The difference here is that we’re dealing with niche brands and developers who have no ability to break into the current market any other way. Have you noticed that all of the big-deal announcements have been about established, well regarded developers, especially those who were huge in the 90s (arguably PC gaming’s Golden Age)? It’s no coincidence that we’re seeing this. And it makes sense. Why shouldn’t a Tim Schafer or a Jordan Weisman or a Jane Jensen be able to appeal DIRECTLY to fans and self-produce?

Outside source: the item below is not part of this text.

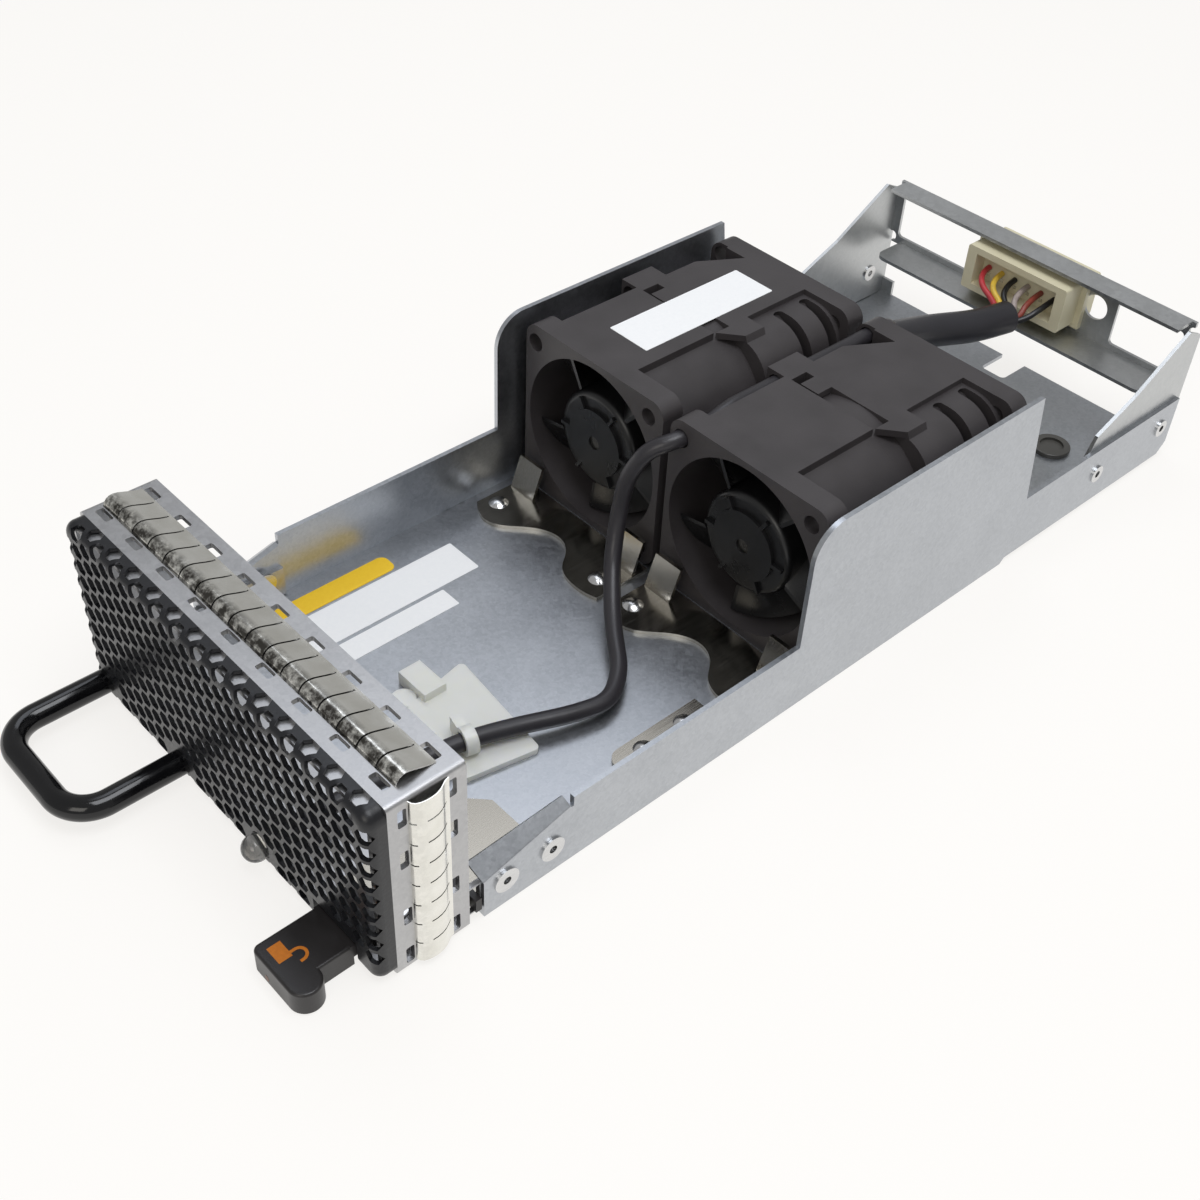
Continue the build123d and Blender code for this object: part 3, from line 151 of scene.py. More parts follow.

Right now, as I see it, the real issue is that the industry lacks a business model that caters to hardcore fans of niche games/genres/developers. Personally, I would pay dearly for a true Star Control 3 as designed by Fred Ford and Paul Reich, III. I’d pay for Chris Roberts to do a true sequel to Privateer. I’d pay to get Larry Holland working on a Star Wars smuggler game. There’s lots of projects I’d LOVE to see but that will never come to fruition because larger developers don’t see HUGE markets to justify the development costs up front.
Personally, I recognize the risk going into a kickstarter project. But here’s the thing. Even if it is a glorified preorder, it’s a preorder for a product from someone who has delivered for me in the past. More than that, it’s a chance to get some bloody VARIETY in gaming. I mean, I love Call of Medal of Duty as much as the next gamer, but after a while it DOES get a bit tedious. I know the risks going in. Tim Schafer — whose project I already donated to — may well put out a lackluster game. Not everyone liked Brutal Legend. I loved it, personally, but I recognize it’s not everyone’s cuppa tea.
With these projects, though, it’s coming from the creators — the “original artists” as it were — of some games that I truly loved and still enjoy. It’s not coming from suits who want to pay developers to shaft me while cranking out eye candy and mild variations on the same gameplay I’ve been playing for the last 15 years. So, even if I end up disliking the product, at least I’m supporting the creative minds I’d like to see flourish.
I want riskier games. I want more Brutal Legends. I want more Star Control IIs. Games that defy genres, aren’t easily marketed, but are still AMAZING, creative, and fun. I want games that are different and aren’t stuck in some assembly-line design scheme. I know where I can get reliability. I don’t want reliability the way the suits think I do. I want risk from reliable names. I get that with Kickstarter projects.
Just a point of illustration: While Wasteland 2 sounds like an amazing game to fund, remember that it’s made by inXile Entertainment, the guys who did Hunted: The Demon Forge, and before that, the 2004 Bard’s Tale. Not exactly something to inspire confidence.